A vitória de Passos Coelho nas eleições internas do PSD foi aplaudida pelos intelectuais da direita mais liberal. Era um momento de clarificação ideológica. Eram os velhos vícios do estatismo de esquerda que estavam a ser vencidos. Quando apresentaram a proposta de revisão constitucional e quando levaram a cabo a sua agenda ideológica na educação ou na segurança social, e sempre que Passos dedicou ao país sermões sobre as virtudes do risco e da crise, ainda mais vibraram os seus apoiantes. Quando desprezou o “partido da bancarrota”, acharam que foi de mestre. Ao longo de quatro anos Passos Coelho cavou, conscientemente, um fosso entre o centro-direita e o centro-esquerda. E os seus mais próximos acharam que estava a fazer um excelente serviço.

Este fosso não está a crescer apenas em Portugal. A contrarreforma a que assistimos na Europa destruiu um consenso nascido no pós-guerra. Mas em Portugal esta separação fez-se com uma arrogância pouco habitual.

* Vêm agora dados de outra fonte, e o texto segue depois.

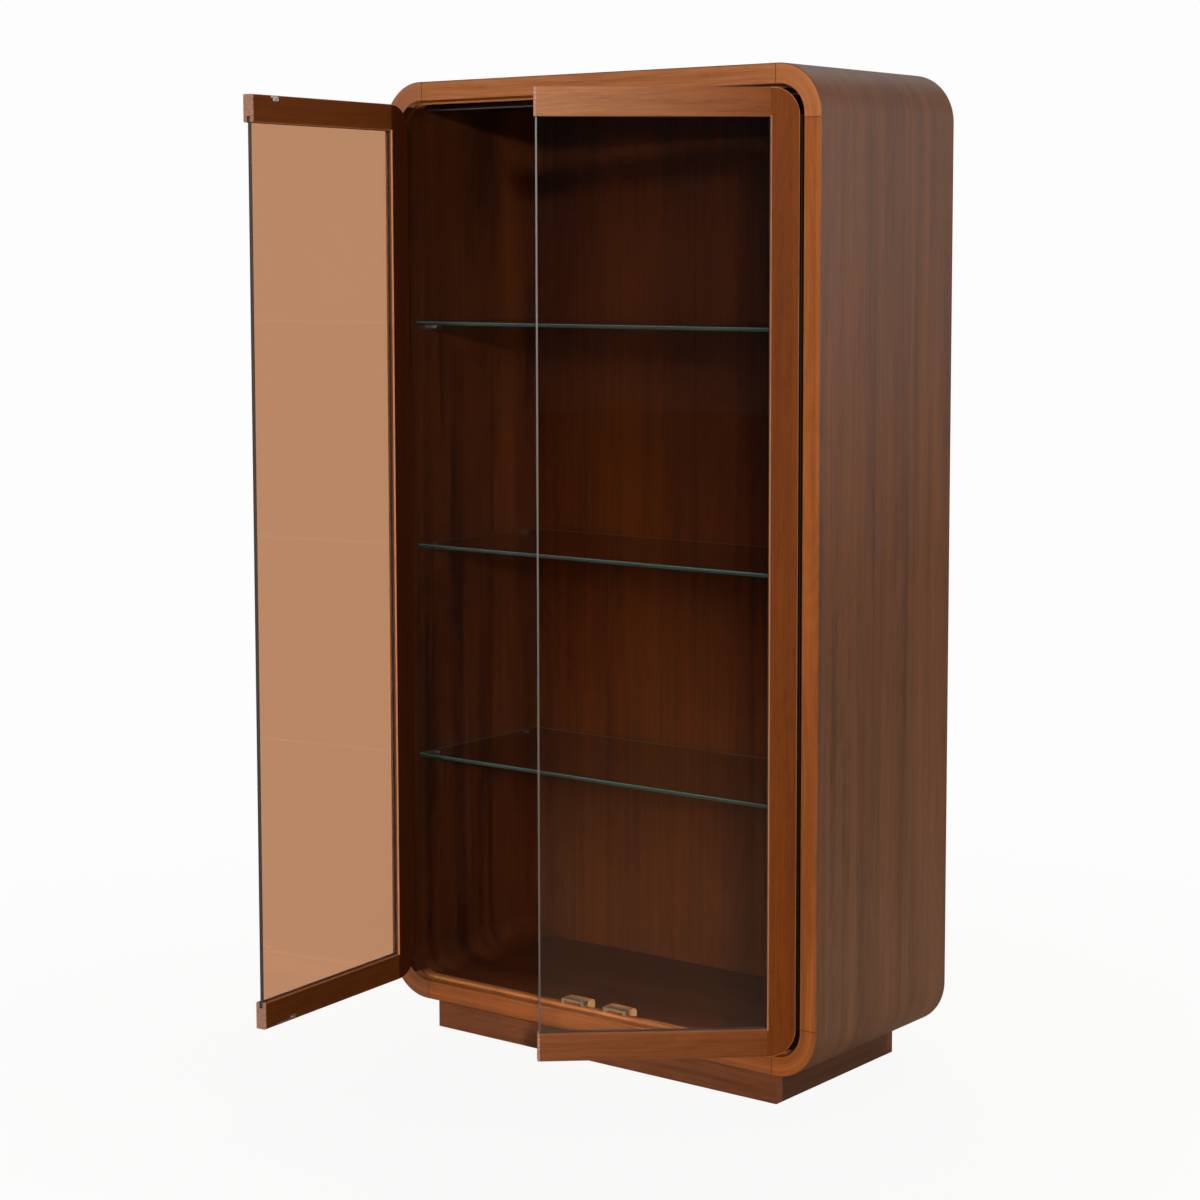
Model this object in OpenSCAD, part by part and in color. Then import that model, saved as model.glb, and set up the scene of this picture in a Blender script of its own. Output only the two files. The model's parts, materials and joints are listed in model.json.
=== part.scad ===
// Free-standing display case with rounded corners, a recessed plinth, glass
// shelves and two glazed doors on continuous hinges.
// Millimetres, +Z up, front towards -Y. The origin is the middle of the
// plinth's footprint, on the floor.

/* [Case] */
// Overall width of the case
case_w = 900; // [700:10:1200]
// Overall height above the floor, plinth included
case_h = 1660; // [1300:10:2000]
// Overall depth of the case
case_d = 400; // [320:10:600]
// Thickness of the top, bottom and sides
board_t = 32; // [24:1:40]
// Outside radius of the rounded corners
corner_r = 80; // [60:1:110]
// Straight leg of a corner block past its curve
corner_leg = 5; // [2:1:20]
// Chamfer on the outer arrises of boards and door members
edge_break = 1; // [0.5:0.1:2]

/* [Back panel] */
// Thickness of the back panel
back_t = 12; // [6:1:18]
// Width of the rebate that holds the back panel
rebate_w = 10; // [5:1:15]
// Distance from the rear edges to the back panel
back_recess = 8; // [2:1:20]
// Play around the back panel in its rebate
back_play = 0.3; // [0.1:0.1:1]

/* [Plinth] */
// Height of the plinth
plinth_h = 54; // [40:1:120]
// Thickness of the plinth boards
plinth_t = 18; // [12:1:25]
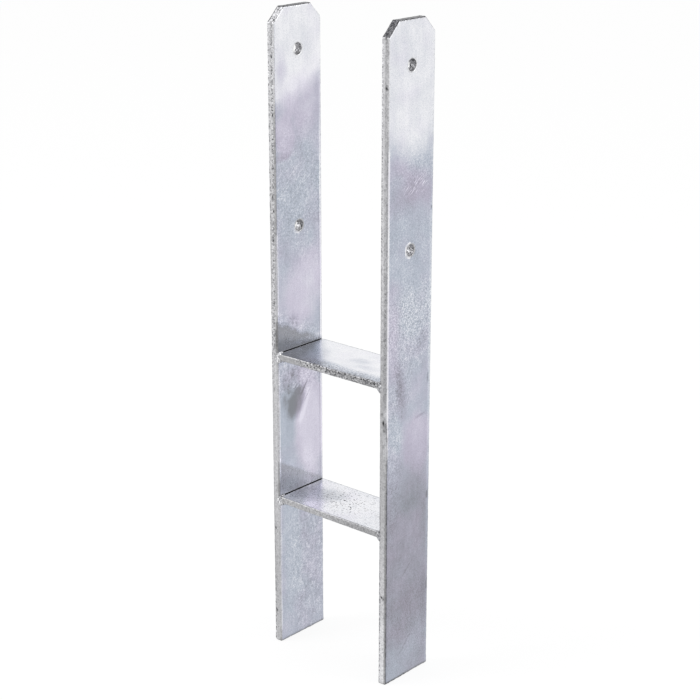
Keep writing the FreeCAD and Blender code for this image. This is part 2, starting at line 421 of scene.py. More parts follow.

Julgar que quatro anos de tanta agressividade ideológica, política e social, enquadrados num ataque europeu ao legado socialista e social-democrata, deixaria tudo como antes é pior do que ingenuidade. É cinismo. O consenso do centro era o consenso em torno de um determinado modelo social que a esmagadora maioria do país desejava. Foi Passos Coelho que rompeu esse consenso.

Os entendimentos à esquerda nascem de uma pressão dos eleitores de esquerda, que sentiram isso mesmo. Quem festejou a clarificação ideológica de Passos Coelho que apanhe agora os cacos.